I don’t care if it gets to 1% or lower. I do wish kids would learn what makes a great app.

I don’t think you understood what I was arguing. My point is that when kids see stars denied, and read that acceptance rates are in single digits, they rationally are beginning to see that they don’t have a shot unless they have something very special about themselves. College admission offices are gaming the system against the kids by using marketing tools employed by the business world to convince legions of kids to apply even though they do not have a realistic shot of admission, thereby driving up their own college’s ranking by depressing the acceptance rate.

My shorthand example of “4.0, 35 ACT, varsity athlete, student body president” was not meant to be a LITERAL description of what I was characterizing. Don’t be pendantic. I was merely trying to indicate what I previously had stated, which is students looked upon by other kids as truly outstanding candidates being denied.

@BooBooBear I completely agree with your perspective.

I do get it. But whatever example, when the “star” in any one hs applies, he/she needs to show more than their high school resume. He’s got a presentation to provide, in the rest of the app and the supp, through the short answers and essay, the range of ECs and how they’re described. Maybe he didn’t come across as the college wishes.

And the thing is, apps to tippy tops are not decreasing.

Stop accepting international there is a huge portion, but the answer is many highly qualified students have been and will continue to be turned away.

“I agree with above posters that there is and will continue to be a growing disincentive to apply to schools with a sub-10% or certainly sub-5% acceptance rate.”

I am afraid it is not supported by the data. Over the past 12-13 years, the numbers of applications at HYPSM have increased by almost 100%. For example, the acceptance rate at Harvard went from about 11% to below 6%. In contrast, for a school ranking beyond 30, the increase in applications is rather moderate. For example, the acceptance rate at NYU 12-13 years ago was like 35%. Today it remains at a similar level. The acceptance rate at Brandeis University 12-13 years ago was about 43%. Today it is about 35%.

For whatever reasons, I think there is a strong incentive among international applications to concentrate their applications on very top schools, and this force is greater than whatever disincentive that domestic applicants may have.

NYU is at 27% this year, but it was in the 30s for a long time, sure. We’re not saying that the applications are starting to decrease, just that it should happen in a few years when people see the acceptance rate as 1 in 100 overall and 1 in 1000 if you don 't have a hook. At that point and with the baby boomer retiring and their kids past college age, there should be a decline in apps to the top schools. But we’re talking 2020 timeframe.

The other factor that will continue to drive acceptance rates down is the increasing accuracy of predictive, “big data”, analyses that enable colleges to better identify the students most likely to accept offers at that school. That helps colleges increase their yield and therefore reduce the number of students they need to accept.

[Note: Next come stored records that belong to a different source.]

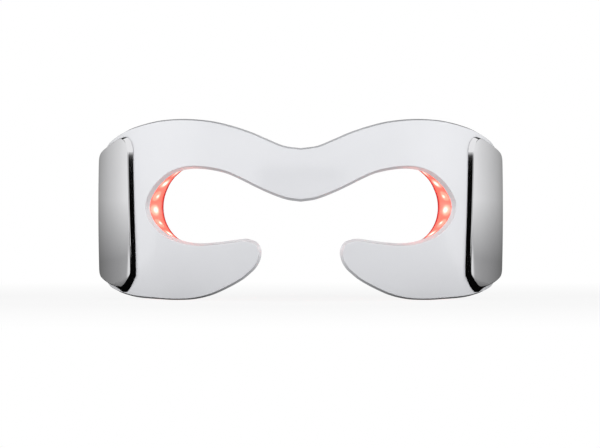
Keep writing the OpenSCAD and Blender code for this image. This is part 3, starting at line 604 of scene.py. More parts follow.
def makeShell():
    low = curveThrough(outerLine, shell["steps"])
    high = curveThrough(openingEdge, shell["steps"])
    tip = curveWithHandles(low[0], tipHandles, high[0], shell["columns"])
    lean, edge, foot, depth = (shell[k] for k in ("lean", "edge", "foot", "rimDepth"))
    rows = [(lean + edge + shell["hold"], 0)]
    rows += [(lean + inset, -down) for inset, down in edgeRows(edge, 4)]
    for k in range(1, shell["rimRows"] + 1):
        t = k / shell["rimRows"]
        rows.append((lean * (1 - t), -edge - (depth - foot - edge) * t))
    rows += [(foot, -depth), (shell["rimWall"], -depth), (shell["rimWall"], -shell["wall"])]
    section = [(inset, n, 0, 0) for inset, n in rows]
    obj = wrappedSolid("faceShell", bothSides(low), bothSides(high), tip, tip * [-1, 1], section)
    smoothShade(obj)
    dress(obj, finishes["shell"])
    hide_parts("front_shell")


makeShell()
print("shell made")

# Lights along each edge of the band: each second one infrared, between them red and amber
lights = {
    "inset": 4.5, "pitch": 8.0, "size": (3.5, 2.8, 0.8), "lensRadius": 1.0, "lensFlat": 0.22,
    "lensMiddle": -0.98,
    # how deep their feet sit: the board's front, its thickness and a gap
    "behind": 3.4 + 0.8 + 0.35,
    # each box's shares of length, width and height, and its middle; the feet are the longest
    "boxes": [((1, 1, 0.7), -0.35), ((0.94, 0.92, 0.3), -0.85), ((1.05, 0.6, 0.16), -0.08)],
}


def rowAlong(points, distance):
    return points[1:-1] + sideOf(points[2:] - points[:-2]) * distance


def spacedAlong(points, start, pitch):
    steps = np.linalg.norm(np.diff(points, axis=0), axis=1)
    run = np.concatenate([[0], np.cumsum(steps)])
    found = []
    for d in np.arange(start, run[-1], pitch):
        i = min(int(np.searchsorted(run, d, side="right")) - 1, len(points) - 2)
        e = points[i + 1] - points[i]
        place = points[i] + e * (d - run[i]) / np.linalg.norm(e)
        found.append((place[0], place[1], math.atan2(e[1], e[0])))
    return found


windowHigh = [templeHigh[-1]] + browEdge
lightPlaces = []
for edgeLine, inward, firstGap in ((openingEdge, -1, 3), (lobeEdge, 1, 3), (windowHigh, 1, 5)):
    lightRow = rowAlong(curveThrough(edgeLine, 2), inward * lights["inset"])
    lightPlaces += spacedAlong(lightRow, firstGap, lights["pitch"])


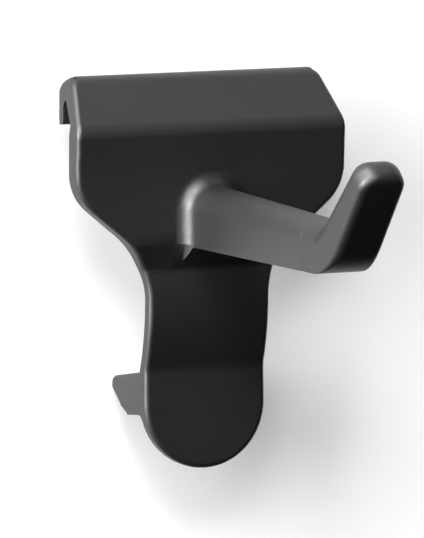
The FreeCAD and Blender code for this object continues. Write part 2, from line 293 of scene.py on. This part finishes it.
class MeshGroup(NodeGroup):
    """A modifier's node group with one mesh in and one out."""

    def __init__(self, name: str) -> None:
        """Starts a group that takes a mesh and gives one back.

        Args:
            name: What the group is called in the file.
        """
        super().__init__(name, "GeometryNodeTree")
        for side in ("INPUT", "OUTPUT"):
            self.tree.interface.new_socket(
                name="Geometry", in_out=side, socket_type="NodeSocketGeometry"
            )

    def compared(self, operation: str, value: Socket, limit: float) -> Socket:
        """Compares a value with a limit.

        Args:
            operation: Blender's name of the comparison.
            value: The value's socket.
            limit: What it's compared with.

        Returns:
            The answer's socket.
        """
        made = self.tree.nodes.new("FunctionNodeCompare")
        made.operation = operation
        self.link(value, made.inputs[0])
        made.inputs[1].default_value = limit
        return made.outputs[0]

    def joined(self, operation: str, first: Socket, *others: Socket) -> Socket:
        """Joins answers with AND or OR.

        Args:
            operation: AND or OR.
            first: The first answer's socket.
            others: The other answers' sockets.

        Returns:
            The joined answer's socket.
        """
        answer = first
        for other in others:
            made = self.tree.nodes.new("FunctionNodeBooleanMath")
            made.operation = operation
            self.link(answer, made.inputs[0])
            self.link(other, made.inputs[1])
            answer = made.outputs[0]
        return answer

    def edge_angle(self) -> Socket:
        """Gives the angle between the two faces of each edge."""
        return self.tree.nodes.new("GeometryNodeInputMeshEdgeAngle").outputs["Unsigned Angle"]

    def parts(self, kind: str) -> bpy.types.NodeOutputs:
        """Splits what a vector input node gives into its X, Y and Z.

        Args:
            kind: The input node's full type.

        Returns:
            The sockets of the three parts.
        """
        vector = self.tree.nodes.new(kind)
        split = self.tree.nodes.new("ShaderNodeSeparateXYZ")
        self.link(vector.outputs[0], split.inputs[0])
        return split.outputs

    def unsigned(self, value: Socket) -> Socket:
        """Drops the sign of a value.

        Args:
            value: The value's socket.

        Returns:
            The socket of its size.
        """
        made = self.tree.nodes.new("ShaderNodeMath")
        made.operation = "ABSOLUTE"
        self.link(value, made.inputs[0])
        return made.outputs[0]

    def from_reach(self, reach: float) -> Socket:
        """Gives how far each edge is from a distance in front of the rail.

        Args:
            reach: The distance in front of the rail.

        Returns:
            The socket of the distance between them.
        """
        shifted = self.tree.nodes.new("ShaderNodeMath")
        shifted.operation = "ADD"
        self.link(self.parts("GeometryNodeInputPosition")["Y"], shifted.inputs[0])
        shifted.inputs[1].default_value = reach
        return self.unsigned(shifted.outputs[0])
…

Where can we find data about increase in international applications? I’d be curious to see real numbers about 1). increase in international vs. domestic apps and 2). acceptance rates of domestic vs international students.

This may be old news, but I am new around here. I expect others also would be interested. There seems to be some difference in interpretation in discussion above and numbers would help clarify.

Although college admissions is much less random than it appears to applicants, it looks random to applicants because many of the characteristics are non-observable and/or non-comparable across the entire applicant pool from the point of view of the applicants (or anyone else outside the college admissions offices). Because outsiders cannot easily compare essays, recommendations, and other subjectively graded admissions criteria, and usually do not know what each college is really looking for in or how much it weights each category, most outsiders tend to discuss admission chances in terms of stats and possibly the few other observable and comparable aspects (e.g. race/ethnicity, legacy) and throw the rest of the criteria into the category of “random” or “lottery”.

^well said. I think people vastly underestimate the importance of the essay and vastly overestimate the quality of their own. I’ve posted on here about how a family friend asked me to read their child’s essay for Brown (don’t ask, I won’t do it for an internet stranger). The essay was just awful. No grammar errors or anything confusing but just not compelling or interesting. I’m sure they write great essays in school but a personal statement/application question essay is an entirely different skill set/style. They didn’t believe me that the essay needed significant work and only fixed the one typo I found. Didn’t get into Brown - although honestly I can’t say with any certainty that the outcome would have been different if they had listened to me.

Then you have schools like Princeton which regard their admissions process as a trade secret.

“Where can we find data about increase in international applications? I’d be curious to see real numbers about 1). increase in international vs. domestic apps”

I believe no one discloses this kind of number. But we do have some information about the speed of increase in international applications vs. all applications (domestic + international). For example, from http://yaledailynews.com/blog/2015/12/15/yale-accepts-17-percent-of-early-applicants/

“In recent years, the diversity of Yale’s applicant pool has grown significantly. Quinlan said … over the past two years, while applications from international students have grown 12 percent.”

It is not clear whether the 12% increase in 2 years is based on early applications or total applications. But if I need to guess, let me assume that early AND regular round international applications have grown 12% over Class 2017 -2019. During the same time period, Yale saw total applications (both domestic and international) increase from 29,610 to 30,237, a moderate 2.1% increase. As one can see, 12% vs. 2.1% is quite something, and that increase in international applicants is a primary factor in describing increase in total applications.

If the 12% increase is only about early round, then the difference in growth speed is even bigger because early applicants (domestic + international) at Yale dropped slightly from 4750 to 4662 over Class 2018-2020.